O efeito mais imediato da MP foi levantar a dúvida de que existem bancos com graves problemas, o que justificaria uma alteração legal urgente. O mercado financeiro - que avaliou a MP como positiva, por dar instrumentos iguais aos utilizados pelos governos dos Estados Unidos e da Europa -, acabou recebendo a notícia com temor. Isso ajudou a Bolsa de Valores de São Paulo (Bovespa) a despencar. No fechamento, a Bolsa caiu 10,18%, aos 35.069 pontos, seu menor nível desde setembro de 2006.

- Onde há fumaça, há fogo. Se o governo não tivesse informações de bancos em má situação, provavelmente não tomaria esta medida neste momento - sintetiza Alex Agostini, economista-chefe da Austin Rating.

Mantega afirmou que, talvez, a medida nunca seja utilizada. A MP, em sua opinião, objetiva apenas dar um "conforto" ao mercado, que por si só pode resolver os problemas. Ele disse ainda que a compra de concorrentes pelos bancos públicos poderá ser temporária.

Estrangeiro ganha isenção de IOF

Além disso, no fim da noite de ontem, Lula assinou decreto que zera a alíquota do Imposto sobre Operações Financeiras (IOF) que incide nas aplicações de estrangeiros no mercado de capitais e nos financiamentos externos. A medida será publicada na edição do Diário Oficial de hoje. Operações como negociações de debêntures, de títulos públicos, de moeda estrangeira (como o dólar), de contratos de juros e derivativos feitas por estrangeiros deixarão de pagar 1,5% de IOF, percentual instituído em janeiro passado, quando o governo reviu as tabelas do imposto após a perda da CPMF. A intenção é aumentar a entrada de dólares. Operações como as de debêntures são importantes instrumentos de financiamento de empresas do setor produtivo.

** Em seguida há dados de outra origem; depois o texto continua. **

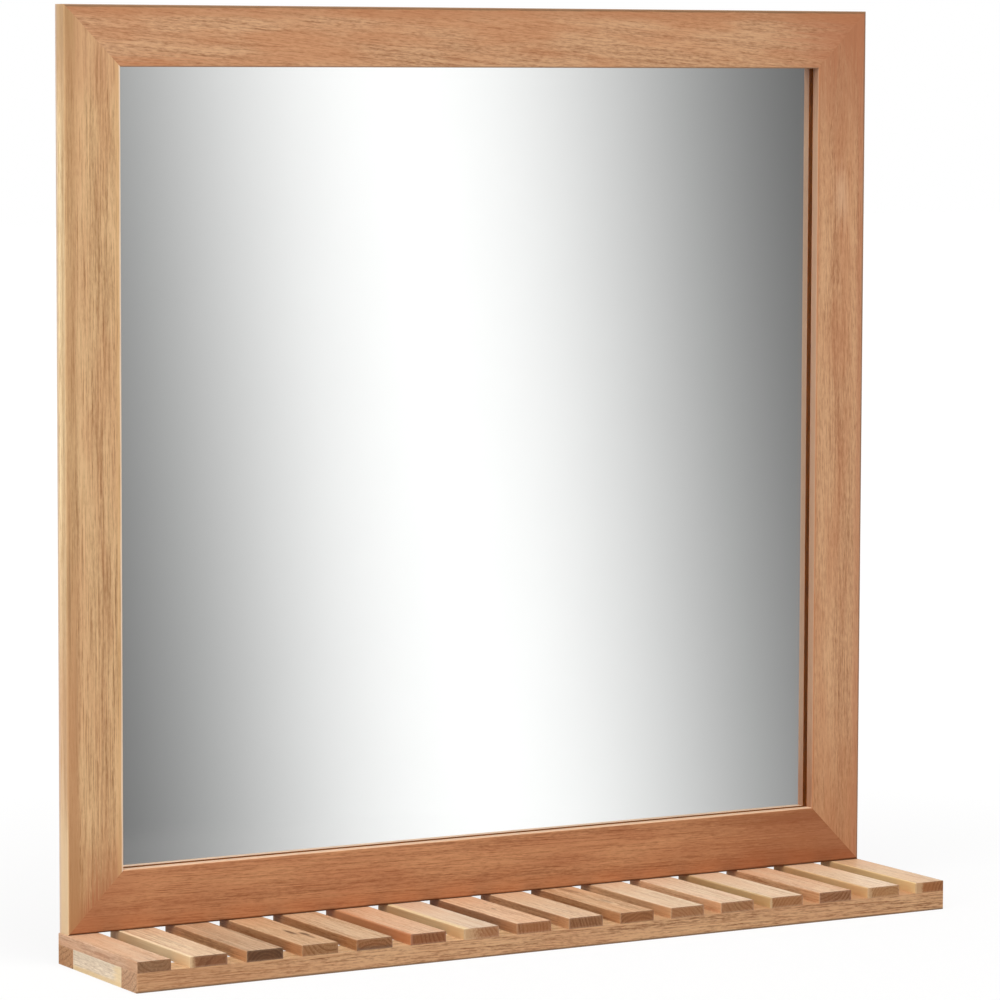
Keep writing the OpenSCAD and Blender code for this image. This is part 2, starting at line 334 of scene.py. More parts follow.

As operações em bolsa (tanto a Bovespa quanto a BM&F) já são isentas de IOF, tanto para brasileiros quanto residentes e estrangeiros. Sobre os investimentos em renda fixa feitos por residentes no Brasil e brasileiros já não incide o IOF. Os financiamentos contraídos no exterior também tiveram a alíquota zerada. Em janeiro, havia sido instituída a cobrança de 0,38% de IOF quando são liquidadas as operações de câmbio de entrada e de saída dos recursos emprestados. A medida vale a partir de hoje.